[BEGIN SOURCE MATERIAL]

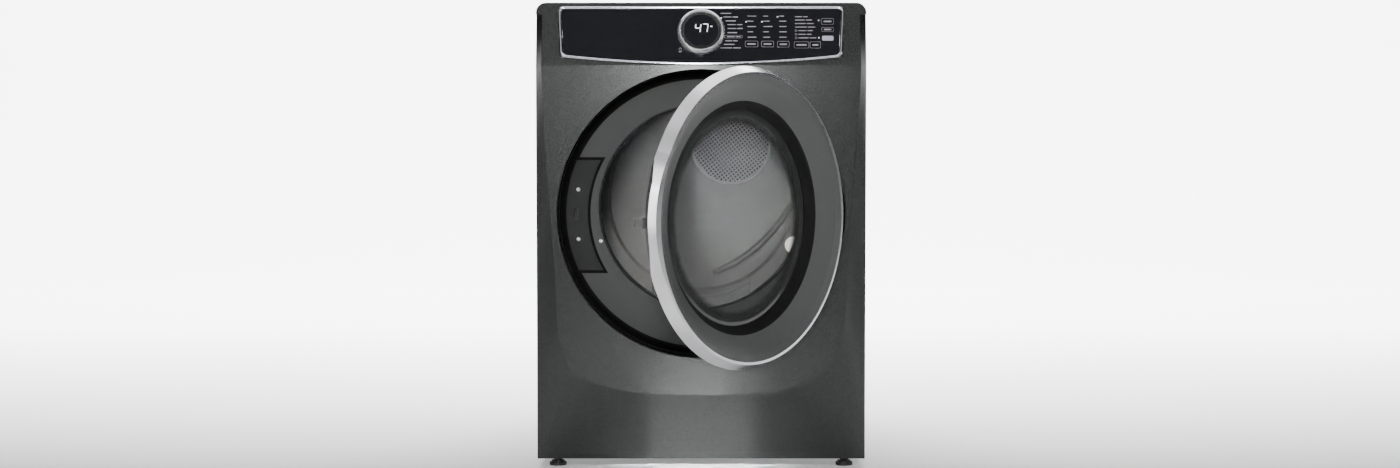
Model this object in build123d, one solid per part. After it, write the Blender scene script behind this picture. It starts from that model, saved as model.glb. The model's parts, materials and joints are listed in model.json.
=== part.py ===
from build123d import *
from math import sin, cos, tan, radians, degrees, sqrt, atan2, acos, pi, hypot
import os

# Front-loading clothes dryer. Millimetres, +X to the right, +Y into the depth, +Z up.
# Origin: on the floor, under the middle of the cabinet's front plane (y = 0).

# ---------------------------------------------------------------- fits and sheet
AIR_GAP = 0.3            # between faces that pass each other
RUN_GAP = 0.05           # running fit, on the radius
SEAT_GAP = 0.2           # between a fixed piece and the edge it sits in
CUT = 1.0                # how far a cutting tool stands past the face it cuts
STEEL = 1.2              # sheet of the cabinet panels
PRESSED = 1.8            # wall of the moulded and pressed inner pieces

# ---------------------------------------------------------------- cabinet sizes
WIDTH = 686.0            # outside
DEPTH = 752.0            # front plane to rear panel
HEIGHT = 970.0           # floor to the top of the top panel
HALF = WIDTH / 2
FOOT_HEIGHT = 18.0       # floor to the underside of the cabinet
FRONT_DEPTH = 60.0       # how far the front panel wraps back to the side panels
TOP_SKIRT = 25.0         # height of the top panel's skirts
CABINET_TOP = HEIGHT - TOP_SKIRT
CORNER_R = 20.0          # top panel's rounded edges
BOW = 6.0                # how far the front bows forward at its middle
BEVEL = 34.0             # depth of the black bevel along the front's sides
BEVEL_WIDTH = 14.0       # its width at the top of the front
SIDE_FOLD = 16.0         # width of the side panels' folded edges
PAN_WALL = 42.0          # height of the base pan's turned-up edges
PAN_SHEET = 2.0
PAN_FRONT = BEVEL + 8.5

# Front panel's crease: distance in from the side at each height, from the top down to the toe.
CREASE = [(HALF - BEVEL_WIDTH, 848.0), (HALF - 16.0, 772.0), (HALF - 28.0, 563.0),
          (HALF - 41.0, 354.0), (HALF - 50.0, 250.0)]
CREASE_CORNER = (HALF - 77.0, 184.0)
CREASE_TOE = [(HALF - 137.0, 158.0), (0.0, 137.0)]

# ---------------------------------------------------------------- console sizes
SLOPE = 20.0             # console leans back by this many degrees
SLOPE_Z = HEIGHT - 132.0  # height at which the lean starts
CONSOLE_TOP = 132.0      # console frame's height along the slope
CONSOLE_HALF_TOP = HALF - 45.0
CONSOLE_HALF_LOW = HALF - 52.0
CONSOLE_DIP = 18.0       # how far the frame's lower edge sags from its ends to its middle
CONSOLE_CORNER = 12.0
TRIM_SIDE = 7.0          # chrome frame's width at its sides, top and bottom
TRIM_TOP = 6.5
TRIM_LOW = 6.0
TRIM_PROUD = 3.0
TRIM_DEPTH = 5.0
CONSOLE_SLACK = 0.6      # between the frame and the panels round it
FASCIA_THICK = 3.0

DIAL_V = 72.5            # dial's height along the slope, from the frame's lowest point
DIAL_R = 49.0
DIAL_PROUD = 16.0
DIAL_BORE_R = DIAL_R - 8.5
DISPLAY_R = DIAL_BORE_R - 5.0
DIAL_SKIRT = 3.5         # width of the dial's skirt behind the fascia
TOWER_R = DISPLAY_R - 4.0  # hole through the dial's fixed tower
TOWER_DEPTH = 34.0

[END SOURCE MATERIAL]

Output the full listing exactly as it stands.

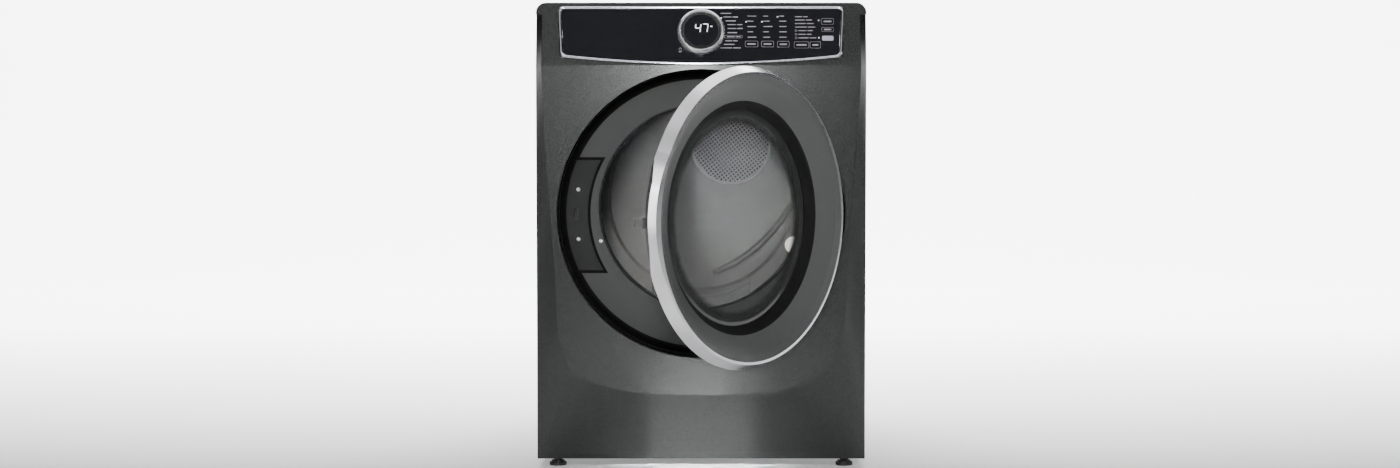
Model this object in build123d, one solid per part. After it, write the Blender scene script behind this picture. It starts from that model, saved as model.glb. The model's parts, materials and joints are listed in model.json.
=== part.py ===
from build123d import *
from math import sin, cos, tan, radians, degrees, sqrt, atan2, acos, pi, hypot
import os

# Front-loading clothes dryer. Millimetres, +X to the right, +Y into the depth, +Z up.
# Origin: on the floor, under the middle of the cabinet's front plane (y = 0).

# ---------------------------------------------------------------- fits and sheet
AIR_GAP = 0.3            # between faces that pass each other
RUN_GAP = 0.05           # running fit, on the radius
SEAT_GAP = 0.2           # between a fixed piece and the edge it sits in
CUT = 1.0                # how far a cutting tool stands past the face it cuts
STEEL = 1.2              # sheet of the cabinet panels
PRESSED = 1.8            # wall of the moulded and pressed inner pieces

# ---------------------------------------------------------------- cabinet sizes
WIDTH = 686.0            # outside
DEPTH = 752.0            # front plane to rear panel
HEIGHT = 970.0           # floor to the top of the top panel
HALF = WIDTH / 2
FOOT_HEIGHT = 18.0       # floor to the underside of the cabinet
FRONT_DEPTH = 60.0       # how far the front panel wraps back to the side panels
TOP_SKIRT = 25.0         # height of the top panel's skirts
CABINET_TOP = HEIGHT - TOP_SKIRT
CORNER_R = 20.0          # top panel's rounded edges
BOW = 6.0                # how far the front bows forward at its middle
BEVEL = 34.0             # depth of the black bevel along the front's sides
BEVEL_WIDTH = 14.0       # its width at the top of the front
SIDE_FOLD = 16.0         # width of the side panels' folded edges
PAN_WALL = 42.0          # height of the base pan's turned-up edges
PAN_SHEET = 2.0
PAN_FRONT = BEVEL + 8.5

# Front panel's crease: distance in from the side at each height, from the top down to the toe.
CREASE = [(HALF - BEVEL_WIDTH, 848.0), (HALF - 16.0, 772.0), (HALF - 28.0, 563.0),
          (HALF - 41.0, 354.0), (HALF - 50.0, 250.0)]
CREASE_CORNER = (HALF - 77.0, 184.0)
CREASE_TOE = [(HALF - 137.0, 158.0), (0.0, 137.0)]

# ---------------------------------------------------------------- console sizes
SLOPE = 20.0             # console leans back by this many degrees
SLOPE_Z = HEIGHT - 132.0  # height at which the lean starts
CONSOLE_TOP = 132.0      # console frame's height along the slope
CONSOLE_HALF_TOP = HALF - 45.0
CONSOLE_HALF_LOW = HALF - 52.0
CONSOLE_DIP = 18.0       # how far the frame's lower edge sags from its ends to its middle
CONSOLE_CORNER = 12.0
TRIM_SIDE = 7.0          # chrome frame's width at its sides, top and bottom
TRIM_TOP = 6.5
TRIM_LOW = 6.0
TRIM_PROUD = 3.0
TRIM_DEPTH = 5.0
CONSOLE_SLACK = 0.6      # between the frame and the panels round it
FASCIA_THICK = 3.0

DIAL_V = 72.5            # dial's height along the slope, from the frame's lowest point
DIAL_R = 49.0
DIAL_PROUD = 16.0
DIAL_BORE_R = DIAL_R - 8.5
DISPLAY_R = DIAL_BORE_R - 5.0
DIAL_SKIRT = 3.5         # width of the dial's skirt behind the fascia
TOWER_R = DISPLAY_R - 4.0  # hole through the dial's fixed tower
TOWER_DEPTH = 34.0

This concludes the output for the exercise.